‘Be my, be my baby’ - since seeing Stagecraft Productions’ performance of this Amanda Whittington play these lyrics have been in my head on a permanent loop. The excellent use of the Ronettes and the Dixie-Cups throughout the performance really helped locate the play in the early 1960s, in which something of the cultural revolution of the sixties was beginning to be realised, and yet attitudes in middle England remained repressively austere.
In this context, Mary (Lauren Griffiths), a naïve yet intelligent 19-year-old from a nice middle-class family finds herself pregnant. She is packed off by her horrified mother to a religious mother-baby home, in which babies are requisitioned from their underage or unmarried mothers and handed to the state to await adoption.

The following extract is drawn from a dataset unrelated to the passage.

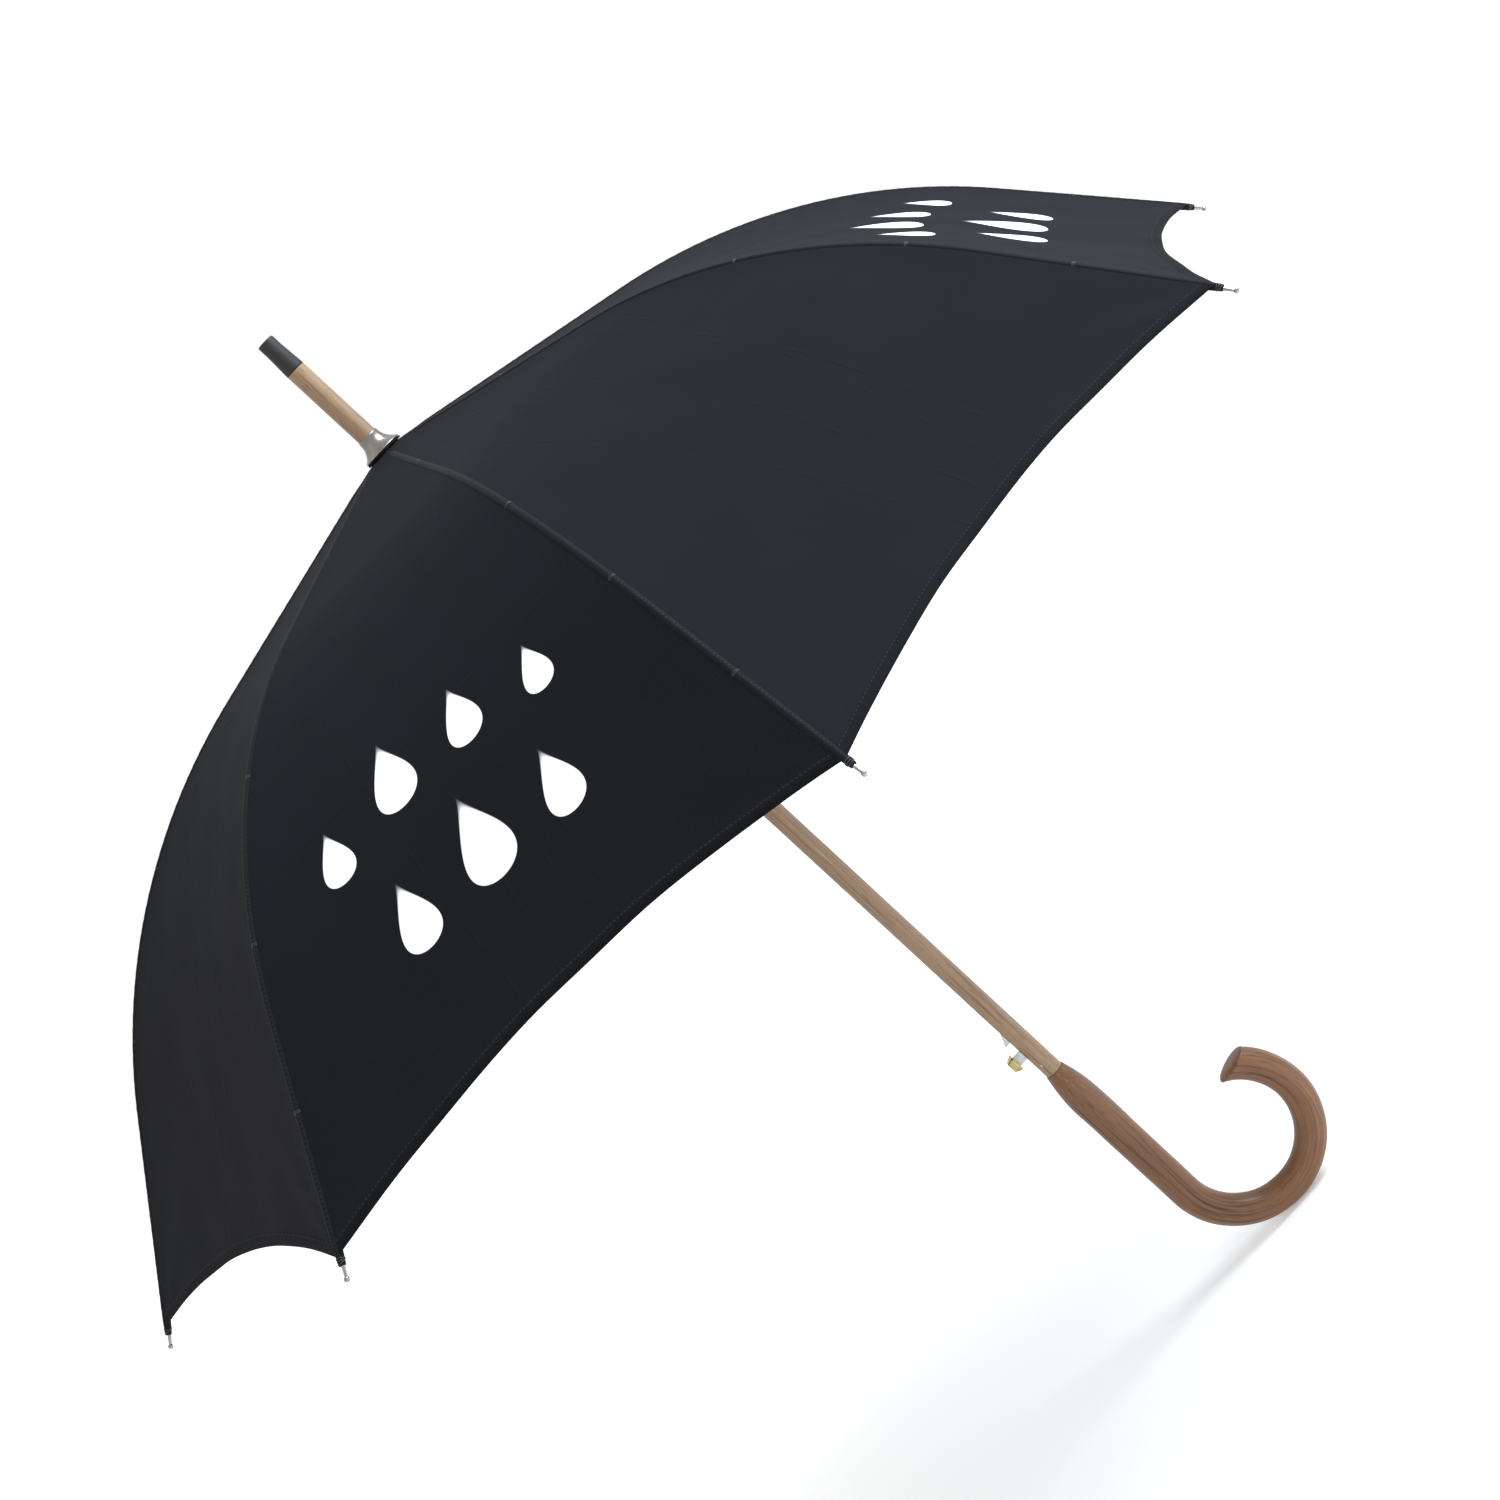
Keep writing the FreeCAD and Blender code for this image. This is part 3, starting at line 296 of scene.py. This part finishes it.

The play and its largely excellent cast had no interest in castigating fallen women, but rather, through a series of heartbreaking scenes and stories, condemned harsh judgement and elicited great sympathy from the audience. The five young actors playing the pregnant inmates of this home vividly depicted the pain, despair, and even madness caused by the unnatural separation of baby and mother; the girls were portrayed as the victims of the various men who had used and abused them, as well as of a cruel, moralistic society that did not adequately educate or support them.
The performance was set in the Mary’s small shared room throughout; this accentuated the atmosphere of imprisonment, the limits and confinement inevitably imposed on girls in such homes. Rebecca Glendenning-Laycock gave a standout performance as Queenie, Mary’s likeable working class roommate. Her dreams of becoming a singer represented the futile ambitions of a girl whose overflowing vitality is confined within the life that is her lot.
Other cast members struggled with the play’s pace and the wit embedded in some of the lines: the opening scene between the mother, the matron, and Mary could certainly have been faster and sharper. Overall, however, there were strong performances all round in what was an immensely moving, often humorous, and at times even tear jerking production.